Even some members of the European Parliament wholeheartedly disagree with this use of funds. Belgian politician Guy Verhofstadt tweeted on June 2 a strong condemnation of the tech projects, pointing out the irony of using “a ‘sound cannon’ to drown out the cries of desperate refugees,” despite the E.U. purporting to be the “champion of human rights.”

Finally, many have taken issue with the political agenda behind the new technological border policing methods. London-based group Privacy International has argued that European leaders who have “adopted a hard line on migration,” will gain a political reward by utilizing these new digital barriers. Technology has the image of modernity and advancement, and espousing a “techno-solutionist,” method as a quick fix to a complex issue like migration is thus an appealing political move. It is much easier for lawmakers to convince their colleagues and the public that research and development is the way to go.

Costly projects that not only promote technological advancement in the region as well as tackle the “migration issue,” can be easily packaged as a two-birds-one-stone solution. It is thus far easier for lawmakers to label migrants and refugees as a “security problem to be deterred and challenged,” and propose a technological alternative to get rid of them. Evidently, spending any portion of €3 billion to set up the infrastructure for asylum seekers, expand immigration policies for economic migrants, and improve programs for immigrant assimilation would be far less enticing than a series of flashy tech tools that would digitally strengthen the robust physical barrier of a steel wall.

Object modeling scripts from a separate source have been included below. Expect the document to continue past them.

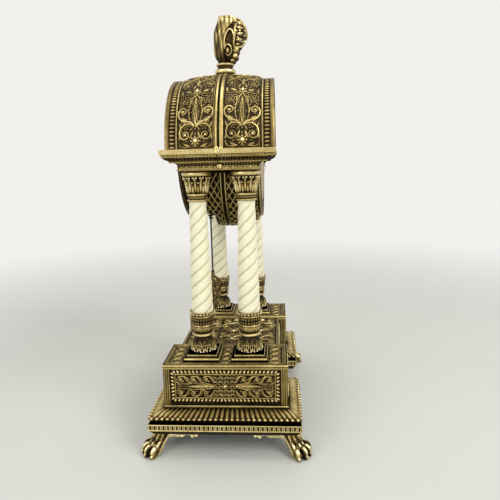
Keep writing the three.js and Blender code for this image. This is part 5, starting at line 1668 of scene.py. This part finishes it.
def studio():
    scene = bpy.context.scene
    scene.view_settings.view_transform = "Standard"
    floor = Finish("pale_floor", Roughness=0.5)
    tint = floor.noise(3.0, 2.0)
    floor.set("Base Color", floor.ramp(tint, (0.3, tone(201, 202, 196)), (0.7, tone(206, 207, 201))))
    distance = floor.node("ShaderNodeVectorMath", {"operation": "LENGTH"}, {0: floor.place()}).out("Value")
    far = floor.node("ShaderNodeMapRange", {"interpolation_type": "SMOOTHSTEP"}, {
        "Value": distance, "From Min": 0.3, "From Max": 1.3}).out("Result")
    glow = floor.node("ShaderNodeEmission", None, {"Color": BACKDROP, "Strength": 1.0}).out("Emission")
    plain = Socket(floor, floor.shader.outputs["BSDF"])
    both = floor.node("ShaderNodeMixShader", None, {0: far, 1: plain, 2: glow}).out("Shader")
    ending = next(n for n in floor.tree.nodes if n.type == "OUTPUT_MATERIAL")
    floor.feed(ending.inputs["Surface"], both)
    bm = bmesh.new()
    bmesh.ops.create_grid(bm, x_segments=1, y_segments=1, size=6.0)
    mesh = bpy.data.meshes.new("floor")
    bm.to_mesh(mesh)
    bm.free()
    mesh.materials.append(floor.material)
    ground = bpy.data.objects.new("floor", mesh)
    bpy.context.collection.objects.link(ground)

    world = bpy.data.worlds.new("studio")
    scene.world = world
    world.use_nodes = True
    tree = world.node_tree
    background = tree.nodes["Background"]
    rays = tree.nodes.new("ShaderNodeLightPath")
    seen = tree.nodes.new("ShaderNodeMath")
    seen.operation = "MAXIMUM"
    tree.links.new(rays.outputs["Is Camera Ray"], seen.inputs[0])
    tree.links.new(rays.outputs["Is Transmission Ray"], seen.inputs[1])
    reflected = tree.nodes.new("ShaderNodeMath")
    reflected.operation = "MAXIMUM"
    tree.links.new(seen.outputs[0], reflected.inputs[0])
    tree.links.new(rays.outputs["Is Glossy Ray"], reflected.inputs[1])
    mix = tree.nodes.new("ShaderNodeMix")
    mix.inputs[2].default_value = 0.55
    mix.inputs[3].default_value = 1.0
    tree.links.new(reflected.outputs[0], mix.inputs[0])
    background.inputs["Color"].default_value = BACKDROP
    tree.links.new(mix.outputs[0], background.inputs["Strength"])

    for name, place, power, size in (
            ("key", (0.9, 1.1, 1.25), 16.0, 0.7), ("fill", (1.3, -1.0, 0.9), 9.0, 0.9), ("top", (0.1, 0.0, 1.7), 9.0, 0.8)):
        lamp = bpy.data.lights.new(name, "AREA")
        lamp.energy = power
        lamp.size = size
        holder = bpy.data.objects.new(name, lamp)
        holder.location = place
        holder.rotation_euler = (Vector((0, 0, 0.22)) - Vector(place)).to_track_quat("-Z", "Y").to_euler()
        bpy.context.collection.objects.link(holder)


def photo_camera():
    camera = bpy.data.cameras.new("camera")
    camera.lens = 33.36
    camera.sensor_width = 36.0
    camera.shift_x = -0.0008
    camera.shift_y = -0.0216
    holder = bpy.data.objects.new("camera", camera)
    forward = Vector((-0.98440, -0.06309, -0.16425))
    up = Vector((-0.16552, 0.01544, 0.98608))
    right = forward.cross(up)
    turn = Matrix((right, up, -forward)).transposed()
    holder.matrix_world = Matrix.Translation((0.5372, 0.0574, 0.2913)) @ turn.to_4x4()
    bpy.context.collection.objects.link(holder)
    bpy.context.scene.camera = holder


finish_nodes()
studio()
photo_camera()
base_blocks()
plinths()
column_shafts()
column_metalwork()
canopies()
belly_trellis()
ring_beads()
cornice_bands()
gadroons()
base_bands()
pedestal_panels()
pilaster_reeds()
deck_relief()
slab_ornament()
paw_feet()
scroll_finial()
rear_edge()
collar_rings()
openwork_bob()
hook_and_rod()
dial_marks()
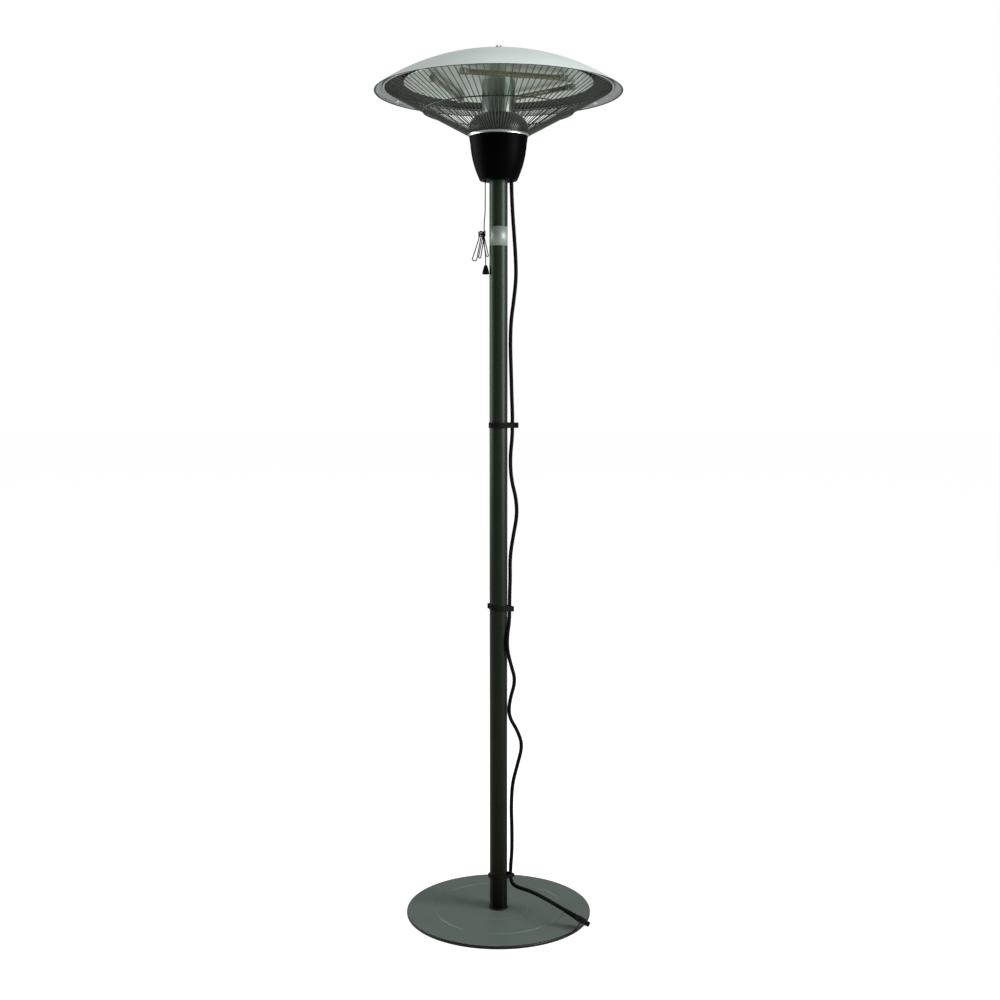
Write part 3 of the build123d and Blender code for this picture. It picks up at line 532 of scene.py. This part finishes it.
PLUG_FACE = Vector((193.0, -130.8, 26.4))
PLUG_PINS = Vector((-0.503, -0.422, -0.754)).normalized()
PLUG_CORD = Vector((0.864, -0.249, -0.437)).normalized()
PLUG_BACK = PLUG_PINS * -1
PLUG_ALONG = (PLUG_CORD - PLUG_BACK * PLUG_CORD.dot(PLUG_BACK)).normalized()
RELIEF_END = PLUG_FACE + PLUG_BACK * RELIEF_LIFT - PLUG_ALONG * RELIEF_REACH

POWER_CORD = [
    (30.0, 0.0, 1804.0),
    (30.0, 0.0, 1758.0),
    (32.5, -1.0, 1700.0),
    (36.5, -2.0, 1645.0),
    (40.5, -2.0, 1588.0),
    (41.5, -1.0, 1540.0),
    (36.0, 1.0, 1490.0),
    (29.0, 1.0, 1438.0),
    (28.0, 0.0, 1380.0),
    (30.0, -1.0, 1322.0),
    (31.5, 0.0, 1262.0),
    (33.2, 0.0, 1222.0),
    (33.0, 0.0, 1170.0),
    (27.6, 0.5, 1118.0),
    (30.5, 1.5, 1066.0),
    (42.0, 1.5, 1022.0),
    (44.5, 0.5, 980.0),
    (35.5, -0.5, 932.0),
    (27.4, -1.0, 880.0),
    (28.2, -0.5, 828.0),
    (26.7, 0.0, 788.0),
    (26.7, 0.0, 742.0),
    (25.4, -8.6, 718.0),
    (21.3, -16.0, 692.0),
    (20.9, -16.8, 658.0),
    (30.0, -9.0, 618.0),
    (41.5, -6.0, 579.0),
    (27.0, -7.5, 532.0),
    (24.5, -9.5, 492.0),
    (46.0, -5.0, 456.0),
    (58.5, -3.0, 418.0),
    (46.0, -3.0, 370.0),
    (33.5, -2.0, 322.0),
    (31.0, -1.0, 264.0),
    (33.0, 0.5, 206.0),
    (33.0, 1.0, 150.0),
    (29.5, 0.0, 112.0),
    (29.5, 0.0, 77.0),
    (42.0, -6.0, 64.0),
    (76.0, -26.0, 62.0),
    (110.0, -64.0, 59.0),
    tuple(RELIEF_END - PLUG_ALONG * STRAIGHT_RUN),
    tuple(RELIEF_END),
]

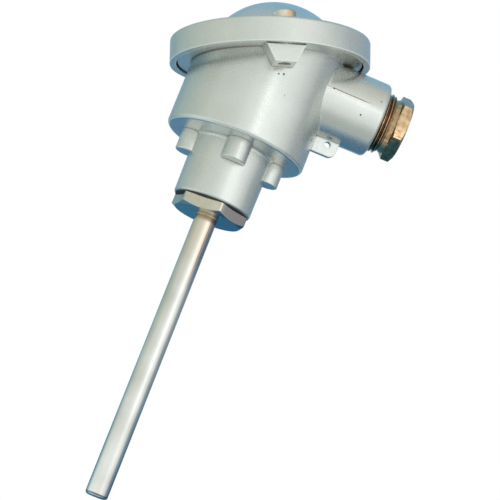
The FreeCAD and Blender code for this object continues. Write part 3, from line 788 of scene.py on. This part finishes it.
def light_tent():
    """Round tent about the object: its glow depends on the direction it is seen in.

    Its points are the radius times (cos(r) cos(t), cos(r) sin(t), sin(r)), for the rise r
    and the turn t, from the head's centre.
    """
    rows, columns = 24, 48
    rise = np.linspace(-math.pi / 2, math.pi / 2, rows)
    turn = np.linspace(0, 2 * math.pi, columns, endpoint=False)
    points = np.stack([
        np.cos(rise)[:, None] * np.cos(turn), np.cos(rise)[:, None] * np.sin(turn),
        np.repeat(np.sin(rise)[:, None], columns, 1)], 2) * tent_radius + head_centre
    mesh = bpy.data.meshes.new("light_tent")
    mesh.from_pydata(points.reshape(-1, 3).tolist(), [],
                     grid_cells(rows, columns)[:-1].reshape(-1, 4).tolist())
    thing = add_object("light_tent", mesh)

    material = bpy.data.materials.new("light_tent")
    tree = empty_tree(material)
    away = combine_vectors(tree, "SUBTRACT", place_vector(tree), head_centre)
    across, deep, height = axes_of(tree, combine_vectors(tree, "NORMALIZE", away))
    angle = combine(tree, "ARCTAN2", across, combine(tree, "MULTIPLY", deep, -1.0))
    azimuth = combine(tree, "ADD", combine(tree, "DIVIDE", angle, 2 * math.pi), 0.5)
    colour = blend_colours(tree, spread(tree, height, *tent_low_range),
                           azimuth_ramp(tree, azimuth, tent_low),
                           azimuth_ramp(tree, azimuth, tent_level))
    colour = blend_colours(tree, spread(tree, height, *tent_high_range), colour,
                           azimuth_ramp(tree, azimuth, tent_high))
    below = combine(tree, "MULTIPLY", spread(tree, deep, *tent_front_range, 1.0, 0.0),
                    spread(tree, height, *tent_deep_range, 1.0, 0.0))
    colour = blend_colours(tree, below, colour, tent_deep)
    colour = blend_colours(tree, spread(tree, height, *tent_floor_range, 1.0, 0.0),
                           colour, tent_floor)
    glow = tree.nodes.new("ShaderNodeEmission")
    output = tree.nodes.new("ShaderNodeOutputMaterial")
    tree.links.new(colour, glow.inputs["Color"])
    tree.links.new(glow.outputs["Emission"], output.inputs["Surface"])
    dress(thing, material)
    thing.visible_camera = False


def camera():
    """Camera below the head, looking up at it, with the probe leaning in the picture."""
    data = bpy.data.cameras.new("camera")
    data.lens = lens_length
    data.sensor_width = sensor_width
    thing = add_object("camera", data)
    back = direction(view_azimuth, view_elevation)
    level = Vector((math.cos(view_azimuth), math.sin(view_azimuth), 0))
    right = math.cos(view_roll) * level + math.sin(view_roll) * back.cross(level)
    turn = Matrix((right, back.cross(right), back)).transposed().to_4x4()
    thing.matrix_world = Matrix.Translation(view_aim + back * view_distance) @ turn
    bpy.context.scene.camera = thing


materials = finishes()
for node, finish in node_finishes.items():
    dress(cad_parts[node], materials[finish])

gland = threaded_gland()
dress(gland, materials["gland"])
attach(gland, "pressure_screw")
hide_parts("gland_screw")

fitting = screwed_fitting()
dress(fitting, materials["hexagon"])
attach(fitting, "head")
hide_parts("hex_fitting")

floor()
white_surround(surround_level)
for box in soft_boxes:
    soft_box(*box)
light_tent()
camera()

scene = bpy.context.scene
scene.view_settings.view_transform = "Standard"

In Verhofstadt’s words, the E.U. is reinforcing that it is “weak against the strong and strong against the weak.” Their plans to step up their border patrol are especially harsh during a debilitating pandemic where poor countries and their citizens have been dealt a colossal economic blow. To capitalize on the lull in migration flows, in order to test new methods of deterring refugees and migrants, is cruel – particularly when the E.U. will clearly recover socially and economically at a faster rate than many of the countries from which the migrants hail.